* Task instructions *
Look in the data below for the line that contains "import_model()". Copy that line and the remaining lines exactly.

■ ■ ■ ■ ■

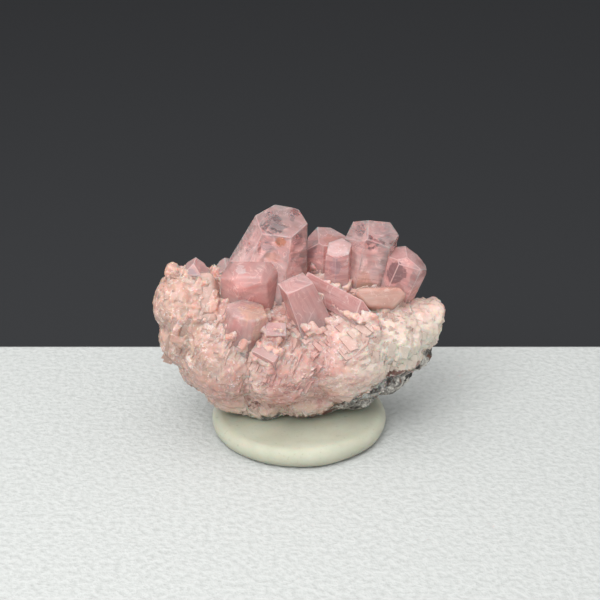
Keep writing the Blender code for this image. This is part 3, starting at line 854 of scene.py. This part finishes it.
def add_rhomb(shapes, place, turn, size):
    """Adds a skewed box to shapes, a pair of corner and face lists."""
    corners, faces = shapes
    stretch = Matrix.Diagonal((random.uniform(*RHOMB_LENGTHS), random.uniform(*RHOMB_WIDTHS), RHOMB_HEIGHT))
    matrix = Matrix.Translation(place) @ (turn @ RHOMB_SHEAR @ stretch).to_4x4()
    first = len(corners)
    corners += [matrix @ (Vector(corner) * size) for corner in BOX_CORNERS]
    faces += [[first + index for index in face] for face in BOX_FACES]


def mesh_of(name, shapes, scale=1.0):
    """The mesh of a pair of corner and face lists."""
    mesh = bpy.data.meshes.new(name)
    mesh.from_pydata([corner * scale for corner in shapes[0]], [], shapes[1])
    return mesh


def make_crust():
    """The crust's skin, and the small sharp rhombs that stand out of it."""
    random.seed(RHOMB_SEED)
    lobes = [(x, y, z, *(half + CRUST_SWELL for half in halves)) for x, y, z, *halves in CRUST_LOBES]
    ground, rock = lobes_tree(lobes), lobes_tree(ROCK_LOBES)
    bm = bmesh.new()
    add_lobes(bm, lobes)
    grains = make_grains()
    collars = ([], [])
    for place, normal in around_feet(ground, COLLAR_TRIES, COLLAR_RISE):
        sink_rhomb(collars, grains, place, normal, random.uniform(*COLLAR_SIZE), COLLAR_SUNK)
    bm.from_mesh(mesh_of("collars", collars))
    for spec in CRYSTALS:
        if spec.look == "crust":
            fused = bpy.data.meshes.new(spec.name)
            shape = crystal_mesh(spec, spec.worn or EDGE_WEAR)
            shape.to_mesh(fused)
            shape.free()
            bm.from_mesh(fused)
    crust = object_from(bm, "sugary_crust", smooth=True)
    one_skin(crust, CRUST_VOXEL)

    def relief(place):
        return sum(noise.noise(place * often + Vector(start)) * high for often, high, start in CRUST_RELIEF)

    move_points(crust.data, relief)
    rest_on_pad(crust.data)
    crust.data.shade_smooth()
    shapes = ([], [])
    rhomb_crowd(shapes, ground, rock, grains)
    for place, normal in around_feet(ground, CHIP_TRIES, COLLAR_RISE * CHIP_RISE):
        sink_rhomb(shapes, grains, place, normal, random.uniform(*CHIP_SIZE), CHIP_SUNK)
    rhombs = in_scene("sugar_rhombs", mesh_of("sugar_rhombs", shapes, MM))
    dress(crust, crust_finish("sugary_calcite", clear=0.0, milky=0.7))
    dress(rhombs, crust_finish("rhomb_calcite", clear=0.12, milky=0.0))
    return [crust, rhombs]


def make_rock():
    """The chip of host rock, with its broken faces."""
    bm = bmesh.new()
    add_lobes(bm, ROCK_LOBES)
    rock = object_from(bm, "grey_matrix")
    one_skin(rock, ROCK_VOXEL)

    def relief(place):
        steps = noise.cell(place * ROCK_STEPS[0]) * ROCK_STEPS[1]
        swells = noise.noise(place * ROCK_SWELLS[0]) * ROCK_SWELLS[1]
        grain = noise.fractal(place * ROCK_GRAIN[0], *ROCK_OCTAVES) * ROCK_GRAIN[1]
        return steps + swells + grain - ROCK_SLIM

    move_points(rock.data, relief)
    rest_on_pad(rock.data)
    rock.data.shade_smooth()
    dress(rock, rock_finish())
    return rock


def pad_profile():
    """The pad's half section, from its underside's centre over the rim to its top's centre."""
    flat = PAD_RADIUS - PAD_EDGE
    across = [flat * i / PAD_RINGS for i in range(PAD_RINGS + 1)]
    profile = [(x, 0.0) for x in across]
    for i in range(1, PAD_RIM_STEPS):
        angle = math.pi * (i / PAD_RIM_STEPS - 0.5)
        profile.append((flat + PAD_EDGE * math.cos(angle), PAD_HEIGHT / 2 * (1 + math.sin(angle))))
    return profile + [(x, PAD_HEIGHT) for x in reversed(across)]


def level_noise(place, often, layer):
    """Noise that varies in X and Y alone. Each layer is another pattern."""
    return noise.noise(Vector((place.x * often, place.y * often, layer)))


def make_pad():
    """The pad, pressed a little out of round and out of level."""
    bm = bmesh.new()
    verts = [bm.verts.new((x, 0, z)) for x, z in pad_profile()]
    for first, second in zip(verts, verts[1:]):
        bm.edges.new((first, second))
    pad = object_from(bm, "pressed_putty", smooth=True)
    turn = pad.modifiers.new("turned", "SCREW")
    turn.steps = turn.render_steps = PAD_SEGMENTS
    turn.use_merge_vertices = True
    turn.merge_threshold = PAD_WELD
    turn.use_normal_calculate = True
    bake(pad)
    for vertex in pad.data.vertices:
        place = vertex.co / MM
        share = min(1.0, max(0.0, place.z / PAD_HEIGHT))
        around = 1 + PAD_SWAY[1] * level_noise(place, PAD_SWAY[0], 7.0)
        vertex.co.x *= around
        vertex.co.y *= around
        vertex.co.z += level_noise(place, PAD_WAVES[0], 3.0) * PAD_WAVES[1] * share * MM
    pad.data.shade_smooth()
    dress(pad, putty_finish())
    return pad


def map_growth(bm, spec):
    """A UV map in millimetres: V runs along the column, and U around it."""
    inward = column_frame(spec).inverted()
    layer = bm.loops.layers.uv.new("growth")
    for face in bm.faces:
        for loop in face.loops:
            x, y, z = inward @ loop.vert.co
            loop[layer].uv = (math.atan2(y, x) * spec.width / 2, z)


def strew_flakes(spec, count, shapes):
    """Adds thin flakes inside a crystal, along a few planes, each to one of the meshes of shapes."""
    bm = crystal_mesh(spec, EDGE_WEAR)
    tree = BVHTree.FromBMesh(bm)
    spans = [(min(side), max(side)) for side in zip(*(vertex.co for vertex in bm.verts))]
    bm.free()
    frame = column_frame(spec).to_3x3()
    leans = [frame @ direction(azimuth, lean) for azimuth, lean in FLAKE_LEANS]
    made = 0
    while made < count:
        place = Vector([random.uniform(*span) for span in spans])
        if not inside(tree, place):
            continue
        made += 1
        lean = random.choice(leans)
        turn = lean.to_track_quat("Z", "Y").to_matrix() @ random_turn(FLAKE_STRAY)
        add_flake(random.choice(shapes), tree, place, turn, random.uniform(*FLAKE_SIZE))


def add_flake(bm, tree, place, turn, size):
    """Adds one flake round the place, its corners drawn in until they are inside."""

    def corner(angle, reach):
        return place + turn @ Vector((math.cos(angle) * reach, math.sin(angle) * reach * FLAKE_NARROW, 0))

    corners = random.randint(*FLAKE_CORNERS)
    start = random.uniform(0, math.tau)
    rim = []
    for i in range(corners):
        angle = start + math.tau * (i + random.uniform(-FLAKE_UNEVEN, FLAKE_UNEVEN)) / corners
        reach = size * random.uniform(*FLAKE_REACH)
        while not inside(tree, corner(angle, reach)) and reach > FLAKE_LEAST:
            reach *= FLAKE_SHRINK
        rim.append(corner(angle, reach))
    lift = turn @ Vector((0, 0, FLAKE_THICK))
    low = [bm.verts.new(point) for point in rim]
    high = [bm.verts.new(point + lift) for point in rim]
    bm.faces.new(low[::-1])
    bm.faces.new(high)
    for i in range(corners):
        after = (i + 1) % corners
        bm.faces.new((low[i], low[after], high[after], high[i]))


def make_heart(spec):
    """The milky heart: the crystal again, drawn in and eaten away unevenly."""
    shape = crystal_mesh(spec, EDGE_WEAR)
    outside = BVHTree.FromBMesh(shape)
    heart = object_from(shape, f"heart_{spec.name}")
    one_skin(heart, HEART_VOXEL)
    inward = column_frame(spec).inverted()
    length = (Vector(spec.tip) - Vector(spec.foot)).length
    top = HEARTS[spec.look][2] * length

    def relief(place):
        height = (inward @ place).z
        fade = max(0.0, (height - top) / (length - top)) * spec.width * HEART_TAPER
        ragged = sum(abs(noise.noise(place * often)) * deep for often, deep in HEART_RELIEF)
        return -HEART_SKIN - ragged - fade

    move_points(heart.data, relief)
    for vertex in heart.data.vertices:
        near, normal, _, _ = outside.find_nearest(vertex.co / MM)
        if (vertex.co / MM - near).dot(normal) > -HEART_SKIN:
            vertex.co = (near - normal * HEART_SKIN) * MM
    heart.data.shade_smooth()
    return heart


def make_crystals():
    """Every crystal but the crusty one, the milky hearts, and the veils of flakes that they share."""
    hearts = {key: heart_finish(f"heart_{key}", *values[:2]) for key, values in HEARTS.items()}
    # the bevels' finishes, whitened as a painted edge highlight
    edges = {key: gem_finish(f"edge_{key}", *values, [], *PLAIN, EDGE_PAINTED_HIGHLIGHT) for key, values in LOOKS.items()}
    made = []
    for spec in CRYSTALS:
        if spec.look == "crust":
            continue
        bm = crystal_mesh(spec, spec.worn or EDGE_WEAR)
        map_growth(bm, spec)
        crystal = object_from(bm, f"crystal_{spec.name}", smooth=spec.worn > ROUNDED)
        # marks, some of them painted dark windows
        marks, lined = MARKS_AND_PAINTED_WINDOWS.get(spec.name, []), LINED.get(spec.name, PLAIN)
        finish = gem_finish(f"calcite_{spec.name}", *LOOKS[spec.look], marks, *lined, 0.0)
        crystal.data.materials.append(finish)
        crystal.data.materials.append(edges[spec.look])
        made.append(crystal)
        if spec.look in hearts:
            heart = make_heart(spec)
            dress(heart, hearts[spec.look])
            made.append(heart)
    random.seed(SEED)
    flakes = {key: bmesh.new() for key in FLAKE_TINTS}
    for spec in CRYSTALS:
        if spec.look in FLAKES:
            strew_flakes(spec, FLAKES[spec.look], list(flakes.values()))
    for key, shapes in flakes.items():
        veils = object_from(shapes, f"veils_{key}")
        dress(veils, flake_finish(f"veil_{key}", *FLAKE_TINTS[key]))
        made.append(veils)
    return made


# ---------------- stage
def aim(obj, place, target):
    """Puts the object at the place and turns its -Z to the target."""
    obj.location = Vector(place) * MM
    towards = (Vector(target) - Vector(place)).normalized()
    obj.rotation_euler = towards.to_track_quat("-Z", "Y").to_euler()


def make_camera():
    """The camera at the photograph's angle and framing."""
    camera = in_scene("camera", bpy.data.cameras.new("camera"))
    camera.data.lens = CAMERA_LENS
    camera.data.sensor_width = CAMERA_SENSOR
    camera.data.clip_start = CAMERA_NEAR
    camera.location = Vector(CAMERA_PLACE) * MM
    camera.rotation_euler = (math.radians(90 - CAMERA_PITCH), 0, 0)
    bpy.context.scene.camera = camera


def make_light(name, place, size, power):
    """A round soft light aimed at the specimen."""
    light = bpy.data.lights.new(name, "AREA")
    light.shape = "DISK"
    light.size = size * MM
    light.energy = power
    obj = in_scene(name, light)
    obj.visible_glossy = size > GLARE_BELOW
    aim(obj, place, LIT_PLACE)


def make_floor():
    """A plain pale slab, and a dark table under it that fills the background."""
    bm = bmesh.new()
    middle = (0, (FLOOR_FRONT + FLOOR_BACK) / 2, -FLOOR_THICK / 2)
    sides = (FLOOR_WIDTH, FLOOR_BACK - FLOOR_FRONT, FLOOR_THICK)
    bmesh.ops.create_cube(bm, size=1, matrix=Matrix.LocRotScale(middle, None, sides))
    bmesh.ops.bevel(bm, geom=bm.edges[:], offset=FLOOR_ROUND, segments=3, profile=0.5, affect="EDGES")
    floor = object_from(bm, "pale_floor")
    look = Surface("pale_floor")
    grain = look.noise(0.45, detail=3)
    look.drive("Base Color", look.ramp(grain, FLOOR_GREYS))
    look.set(Roughness=0.9)
    look.drive("Normal", look.bump(grain, 0.3, 0.5))
    dress(floor, look.material)
    bm = bmesh.new()
    below = Matrix.Translation((0, 0, -FLOOR_THICK - TABLE_BELOW))
    bmesh.ops.create_grid(bm, x_segments=1, y_segments=1, size=TABLE_HALF, matrix=below)
    table = object_from(bm, "dark_table")
    look = Surface("dark_table")
    look.set(Base_Color=TABLE_BLACK, Roughness=1.0, Specular_IOR_Level=0.0)
    dress(table, look.material)


def make_world():
    """Even light from the front, the sides and above, and a dim room behind."""
    world = bpy.data.worlds.new("light_tent")
    tent = Nodes(world)
    split = tent.node("ShaderNodeSeparateXYZ", {0: tent.node("ShaderNodeTexCoord").outputs["Generated"]})
    span = {"Value": split.outputs["Y"], "From Min": TENT_BACK[0], "From Max": TENT_BACK[1]}
    fade = tent.node("ShaderNodeMapRange", {**span, "To Min": 1.0, "To Max": TENT_DIM})
    background = tent.tree.nodes["Background"]
    tent.feed(background.inputs["Color"], TENT)
    tent.feed(background.inputs["Strength"], fade.outputs["Result"])
    bpy.context.scene.world = world


def main():
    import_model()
    make_camera()
    crust = make_crust()
    crystals = make_crystals()
    rock = make_rock()
    pad = make_pad()
    for piece in [rock, pad, *crust, *crystals]:
        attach(piece, "root")
    for piece in [*crust, *crystals]:
        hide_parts("calcite_crystals")
    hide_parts("host_rock")
    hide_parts("putty_pad")
    make_floor()
    make_world()
    for name, place, size, power in LIGHTS:
        make_light(name, place, size, power)
    bpy.context.scene.view_settings.view_transform = "Standard"


main()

■ ■ ■ ■ ■

* Task answer *
    import_model()
    make_camera()
    crust = make_crust()
    crystals = make_crystals()
    rock = make_rock()
    pad = make_pad()
    for piece in [rock, pad, *crust, *crystals]:
        attach(piece, "root")
    for piece in [*crust, *crystals]:
        hide_parts("calcite_crystals")
    hide_parts("host_rock")
    hide_parts("putty_pad")
    make_floor()
    make_world()
    for name, place, size, power in LIGHTS:
        make_light(name, place, size, power)
    bpy.context.scene.view_settings.view_transform = "Standard"


main()